## Exercise task
Quote precisely the run of lines opening with the line containing "controller_base();" and closing with the line containing "points = [vertex.co", and nothing else.

## Data shown

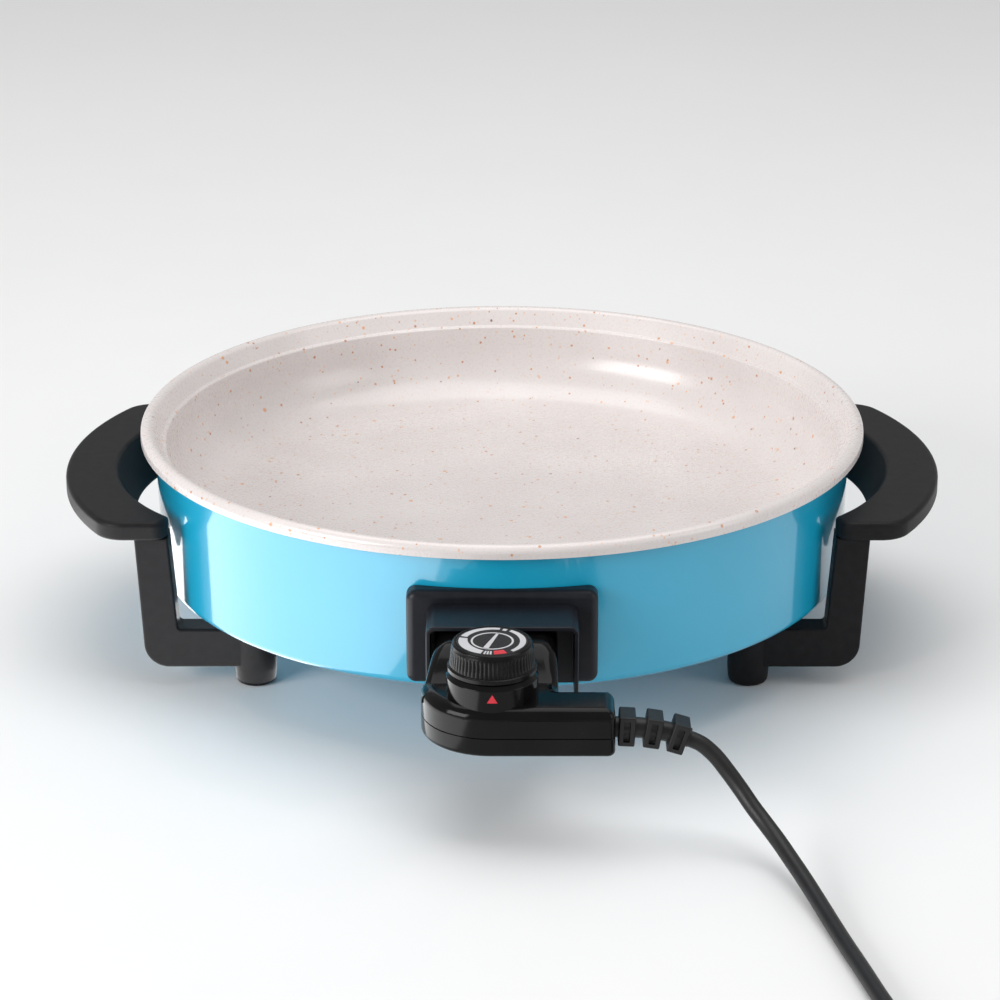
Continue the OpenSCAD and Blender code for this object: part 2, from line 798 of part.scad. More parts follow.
module plug_pins() {
    tip = plug_face - plug_pin_l + plug_pin_r;
    color("silver") for (s = [-1, 1]) translate([0, plug_y, plug_z + s * plug_pin_gap]) {
        x_cylinder(plug_pin_r, 0, 0, tip, plug_face);
        x_cylinder(plug_shank_r, 0, 0, plug_face - 1, plug_face + plug_shank_l);
        translate([tip, 0, 0]) sphere(r = plug_pin_r, $fn = 32);
    }
}

module plug_earth_clips() {
    blade = [11, 1, 6.6];
    inward = earth_slot_y - 1.2;
    color("silver") for (s = [-1, 1])
        translate([plug_face, plug_y + s * inward - blade[1] / 2, plug_z - blade[2] / 2]) cube(blade);
}

// The ribbed thermostat knob, hollow underneath around its hub
module knob_cap() {
    h = knob_h;
    band = 2.6;
    rib_h = 8;
    rib = 0.6;
    top_r = knob_r - 1.6;
    recess = 0.5;
    color("#1b1b1d") translate([knob_x, knob_y, knob_low]) difference() {
        union() {
            rotate_extrude() polygon([[0, 0], [knob_r, 0], [knob_r, band - 0.4],
                [top_r - 0.1, band], [top_r - 0.1, band + rib_h], [top_r - 1.3, h], [0, h]]);
            translate([0, 0, band - 0.2]) linear_extrude(rib_h + 0.2) polygon([
                for (i = [0:4 * knob_ribs - 1]) let (a = 90 * i / knob_ribs,
                    r = i % 4 < 2 ? top_r + rib : top_r) [r * cos(a), r * sin(a)]]);
        }
        translate([0, 0, h - recess]) cylinder(r = top_r - 2.6, h = 1);
        difference() {
            translate([0, 0, -1]) cylinder(r = top_r - 2.4, h = h - 3);
            cylinder(r = 5.5, h = h);
        }
        translate([0, 0, -1]) cylinder(r = shaft_r, h = h - 2);
    }
}

module dial_plate() {
    color("black") translate([knob_x, knob_y, knob_low + knob_h - 0.5])
        cylinder(r = knob_r - 4.3, h = 0.4);
}

module knob_shaft() {
    color("silver") translate([knob_x, knob_y, 0]) {
        translate([0, 0, 58.4]) cylinder(r = shaft_r, h = knob_low + knob_h - 3 - 58.4);
        translate([0, 0, 57.6]) cylinder(r = 1.5, h = 1);
    }
}

ceramic_lining();
cooking_pan();
outer_shell();
heat_reflector();
heating_element();
element_clamps();
terminal_insulators();
terminal_pins();
terminal_plate();
probe_sleeve();
earth_blade();
shell_bolt();
inlet_shroud();
shroud_screws();
handle_left();
handle_right();
handle_screws();
leg_front_left();
leg_front_right();
leg_rear_left();
leg_rear_right();
foot_screws();
controller_base();
controller_cover();
controller_screws();
socket_block();
socket_clips();
earth_clip();
sensor_probe();
thermostat_frame();
bimetal_strip();
contact_blades();
cord_clamp();
clamp_screws();
lead_wires();
pointer_mark();
strain_relief();
power_cord();
cord_coil();
cord_tail();
plug_body();
plug_pins();
plug_earth_clips();
knob_cap();
dial_plate();
knob_shaft();
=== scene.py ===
"""The looks of a round electric griddle pan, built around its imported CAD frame."""
import json
import math

import bmesh
import bpy
from mathutils import Matrix, Vector


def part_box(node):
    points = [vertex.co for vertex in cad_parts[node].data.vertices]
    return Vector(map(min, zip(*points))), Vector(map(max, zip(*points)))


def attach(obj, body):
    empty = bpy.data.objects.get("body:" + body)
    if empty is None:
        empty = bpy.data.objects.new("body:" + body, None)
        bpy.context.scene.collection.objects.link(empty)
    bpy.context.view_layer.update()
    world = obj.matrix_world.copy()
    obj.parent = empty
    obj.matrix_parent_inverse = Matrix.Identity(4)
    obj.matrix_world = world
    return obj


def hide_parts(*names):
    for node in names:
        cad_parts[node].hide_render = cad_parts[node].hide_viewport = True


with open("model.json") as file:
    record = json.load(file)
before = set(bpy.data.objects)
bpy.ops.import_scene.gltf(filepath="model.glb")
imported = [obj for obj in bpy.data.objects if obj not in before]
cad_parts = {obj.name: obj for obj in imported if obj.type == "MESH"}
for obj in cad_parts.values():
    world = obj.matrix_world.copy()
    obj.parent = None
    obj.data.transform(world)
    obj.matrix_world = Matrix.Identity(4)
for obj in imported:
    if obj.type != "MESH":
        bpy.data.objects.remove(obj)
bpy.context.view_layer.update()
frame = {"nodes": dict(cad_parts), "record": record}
MM = 0.001

# ---------------------------------------------------------------- places, from the frame
MOUNTS = {m["name"]: m["pos_m"] for m in frame["record"]["mounts"]}
lining_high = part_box("ceramic_lining")[1]
shell_low, shell_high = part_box("outer_shell")
handle_low, handle_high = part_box("handle_left")
leg_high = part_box("leg_front_left")[1]
shroud_low, shroud_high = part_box("inlet_shroud")
base_low, base_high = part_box("controller_base")
cover_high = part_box("controller_cover")[1]
knob_low, knob_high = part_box("knob_cap")
plug_low, plug_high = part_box("plug_body")

RIM_R, RIM_H = lining_high.x, lining_high.z
FLOOR_H = MOUNTS["cooking_surface"][2]
SHELL_TOP_R = RIM_R - 7 * MM
SHELL_LOW_R = RIM_R - 8.8 * MM
SHELL_H0, SHELL_H1 = shell_low.z, shell_high.z
SHELL_T = 0.9 * MM
TOUCH_R = SHELL_TOP_R + 0.1 * MM
COAT_T, PAN_T = 0.4 * MM, 1.6 * MM


# ---------------------------------------------------------------- camera and light
def look_camera():
    """The camera at the photograph's angle: nearly 21 degrees above the table, a long lens."""
    elevation, distance = math.radians(20.9), 1.8
    target = Vector((-1 * MM, 0, 65.2 * MM))
    data = bpy.data.cameras.new("camera")
    data.lens, data.sensor_width = 128.5, 36
    data.clip_end = 50
    camera = bpy.data.objects.new("camera", data)
    camera.location = target + distance * Vector((0, -math.cos(elevation), math.sin(elevation)))
    camera.rotation_euler = (math.pi / 2 - elevation, 0, 0)
    bpy.context.scene.collection.objects.link(camera)
    bpy.context.scene.camera = camera


def softbox(name, place, size, power, flat=False):
    """A light that faces the pan, or a flat one that only shows in the gloss of what it faces."""
    data = bpy.data.lights.new(name, "AREA")
    data.shape, data.size, data.size_y = "RECTANGLE", size[0], size[1]
    data.energy = power
    light = bpy.data.objects.new(name, data)
    light.location = place
    back = Vector((0, 0, -1)) if flat else Vector(place) - Vector((0, 0, 0.05))
    light.rotation_euler = back.to_track_quat("Z", "Y").to_euler()
    light.visible_camera = light.visible_diffuse = not flat
    bpy.context.scene.collection.objects.link(light)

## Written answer
controller_base();
controller_cover();
controller_screws();
socket_block();
socket_clips();
earth_clip();
sensor_probe();
thermostat_frame();
bimetal_strip();
contact_blades();
cord_clamp();
clamp_screws();
lead_wires();
pointer_mark();
strain_relief();
power_cord();
cord_coil();
cord_tail();
plug_body();
plug_pins();
plug_earth_clips();
knob_cap();
dial_plate();
knob_shaft();
=== scene.py ===
"""The looks of a round electric griddle pan, built around its imported CAD frame."""
import json
import math

import bmesh
import bpy
from mathutils import Matrix, Vector


def part_box(node):
    points = [vertex.co for vertex in cad_parts[node].data.vertices]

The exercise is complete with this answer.